The Murrays bought a 10 HP Coventry Humber from this firm in Middlesborough and later bought a 30/40 Beeston Humber.
Thomas Humber was a blacksmith from Beeston near Nottingham
He started with velocipedes, they had no chains, you just sat on them to make them go by running your feet along the ground. He got into bicycles and then tricycles and by the 1890’s he was building copies of Leon Bollee’s tricar. As well as tricycles, they built motorcycles and voiturettes. They had two speeds those first cars, one forwards, one backwards.
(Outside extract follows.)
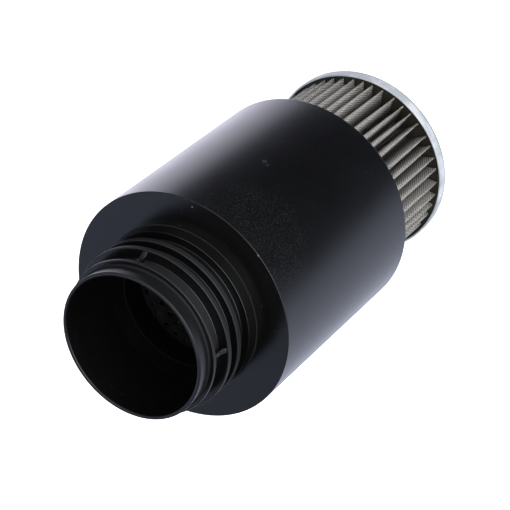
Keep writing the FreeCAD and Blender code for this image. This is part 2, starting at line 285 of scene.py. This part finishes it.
cap_corners = (
    (0.0, 0.0, 0.0), (CAP_RADIUS, 0.0, BEND_OUTSIDE), (CAP_RADIUS, CAP_HEIGHT, CUT_EDGE),
    (RIM_INSIDE, CAP_HEIGHT, CUT_EDGE), (RIM_INSIDE, CAP_SHEET, BEND_INSIDE), (0.0, CAP_SHEET, 0.0))
end_cap = draw_section("end_cap_dish", cap_corners)
round_corners(end_cap, cap_corners, segments=6)
turn(end_cap)

zinc = bpy.data.materials.new("zinc_plate")
plate = Recipe(zinc)
clouds = plate.grain(0.012, 2.0, 0.5)
rolling = plate.grain(0.00025, 2.0, 0.5, stretch=(0.12, 0.12, 1.0))
crystals = plate.grain(0.0006, 3.0, 0.7)
scratches = plate.grain(0.0004, 1.0, 0.5, stretch=(0.05, 1.0, 0.3)).between(0.70, 0.76)
# The lowest few millimetres, round the bend, are darker and rougher.
low_band = 1.0 - plate.place("Z").between(0.0012, 0.0034)
tint = plate.blend(clouds.between(0.42, 0.66), (0.66, 0.685, 0.70, 1.0), (0.95, 0.96, 0.96, 1.0))
scratched = plate.blend(scratches * 0.5, tint, (0.45, 0.47, 0.50, 1.0))
plate.surface({
    "Base Color": plate.blend(low_band * 0.95, scratched, (0.15, 0.165, 0.18, 1.0)),
    "Metallic": 0.3,
    "Specular IOR Level": 0.15,
    "Specular Tint": (0.62, 0.64, 0.68, 1.0),
    "Roughness": 0.30 + 0.16 * clouds + 0.10 * crystals + 0.2 * low_band,
    "Normal": plate.relief(rolling * 0.5 + crystals * 0.5, depth=0.00003, strength=0.35),
})
finish_piece(end_cap, zinc, "end_cap")


# The cap's adhesive is a dark olive resin, poured into the dish before the pleats are set in it.
# It creeps up the rim and the folds a little as it cures, so its surface isn't quite flat.

POUR_RADIUS = 50.5
POUR_LEVEL = 5.3

resin_corners = [(0.0, CAP_SHEET, 0.0), (POUR_RADIUS, CAP_SHEET, BEND_INSIDE)]
for reach, creep in ((POUR_RADIUS, 0.68), (50.0, 0.2), (49.2, 0.0), (45.0, 0.05), (36.5, 0.1),
                     (33.0, 0.0), (0.0, 0.0)):
    resin_corners.append((reach, POUR_LEVEL + creep, 0.0))
cap_resin = draw_section("cap_resin", resin_corners)
round_corners(cap_resin, resin_corners)
turn(cap_resin, steps=138)
pick(cap_resin, lambda x, y, z: z > POUR_LEVEL - 0.1 and 35.0 < math.hypot(x, y) < 50.3)
bpy.ops.transform.vertex_random(offset=0.22 * MM, uniform=0.0, normal=1.0, seed=7)

resin = bpy.data.materials.new("olive_resin")
pour = Recipe(resin)
skin = pour.grain(0.004, 4.0, 0.6)
# Pale specks are scattered over the resin.
pale_specks = pour.grain(0.0008, 2.0, 0.6).between(0.68, 0.74)
olive = pour.blend(skin, (0.018, 0.017, 0.011, 1.0), (0.045, 0.041, 0.028, 1.0))
pour.surface({
    "Base Color": pour.blend(pale_specks, olive, (0.14, 0.135, 0.12, 1.0)),
    "Roughness": 0.35 + 0.25 * skin,
    "Normal": pour.relief(skin, depth=0.0003, strength=0.4),
})
finish_piece(cap_resin, resin, "cap_potting")


# The core is thin steel sheet, punched with staggered rows of round holes and rolled into a tube.
# It stands in the adhesive at both ends and holds the pleats off the throat.

CORE_RADIUS = 35.6
CORE_SHEET = 0.8
HOLES_AROUND = 34
HOLE_ROWS = 26
HOLE_RADIUS = 1.6
ROW_PITCH = 6.25
# Levels of the lowest row of holes, and of both ends of the core and of the pleats
FIRST_ROW, MESH_BOTTOM, MESH_TOP = 13.4, 6.0, 175.0
# Where the core's seam stands, in degrees
SEAM = 3.9
hole_pitch = 2 * math.pi * CORE_RADIUS / HOLES_AROUND

# One hole is made in its own patch of sheet: the patch loses its middle, and what is left of it is
# bridged to a circle.
bpy.ops.object.select_all(action="DESELECT")
bpy.ops.mesh.primitive_grid_add(x_subdivisions=4, y_subdivisions=4, size=1.0, location=(0.0, 0.0, 0.0))
core = bpy.context.object
core.name = core.data.name = "punched_core"
bpy.ops.object.mode_set(mode="EDIT")
bpy.ops.transform.resize(value=(hole_pitch * MM, ROW_PITCH * MM, 1.0))
pick(core, lambda x, y, z: abs(x) < 0.45 * hole_pitch and abs(y) < 0.45 * ROW_PITCH)
bpy.ops.mesh.delete(type="VERT")
bpy.ops.mesh.select_all(action="DESELECT")
bpy.ops.mesh.primitive_circle_add(vertices=16, radius=HOLE_RADIUS * MM, fill_type="NOTHING",
                                 location=(0.0, 0.0, 0.0))
bpy.ops.mesh.select_all(action="SELECT")
bpy.ops.mesh.bridge_edge_loops()
# The second row stands half a pitch on.
bpy.ops.mesh.select_all(action="SELECT")
bpy.ops.mesh.duplicate_move(TRANSFORM_OT_translate={"value": (hole_pitch / 2 * MM, ROW_PITCH * MM, 0.0)})
bpy.ops.mesh.select_all(action="SELECT")
bpy.ops.transform.rotate(value=-math.pi / 2, orient_axis="X", center_override=(0.0, 0.0, 0.0))
bpy.ops.object.mode_set(mode="OBJECT")
for count, step in ((HOLES_AROUND, (hole_pitch * MM, 0.0, 0.0)),
                    (HOLE_ROWS // 2, (0.0, 0.0, 2 * ROW_PITCH * MM))):
    bpy.ops.object.modifier_add(type="ARRAY")
    copies = core.modifiers[-1]
    copies.count = count
    copies.use_relative_offset = False
    copies.use_constant_offset = True
    copies.constant_offset_displace = step
    copies.use_merge_vertices = True
    copies.merge_threshold = 0.01 * MM
    bpy.ops.object.modifier_apply(modifier=copies.name)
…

They were well built and a more expensive car.
As a boy my father used to take me up to the yard to fiddle on with the engines
When old Dick Murray built Benfieldside House he had two massive stone pillars put up at the bottom of the drive. There was a little wicker gate into the lodge where we lived. J G. used to have a go with the Beeston Humber. One day he missed the gate and ran into the pillar which twisted round its base.
“How he didn’t knock it into our cottage I don’t know”.
These pillars were incorporated into the estate agent’s house which is called ‘Glastonbury’ and is on Benfieldside Road.
A second groom was taken on to look after the horses and my father took on the new role of chauffer. He used to drive J.G. all around the branches of the North Eastern Breweries, to the Moor Street Brewery in Sunderland, the Tower Brewery in Spennymore, the Weir Brewery in Stockton and up to the bottling plant at Blackhill next to the offices where I worked.
I blame cars for the growth in crime. You never heard of burglaries, but once the criminal types could nip in and out by car they’d target these big houses. Put the wind up a lot of people that.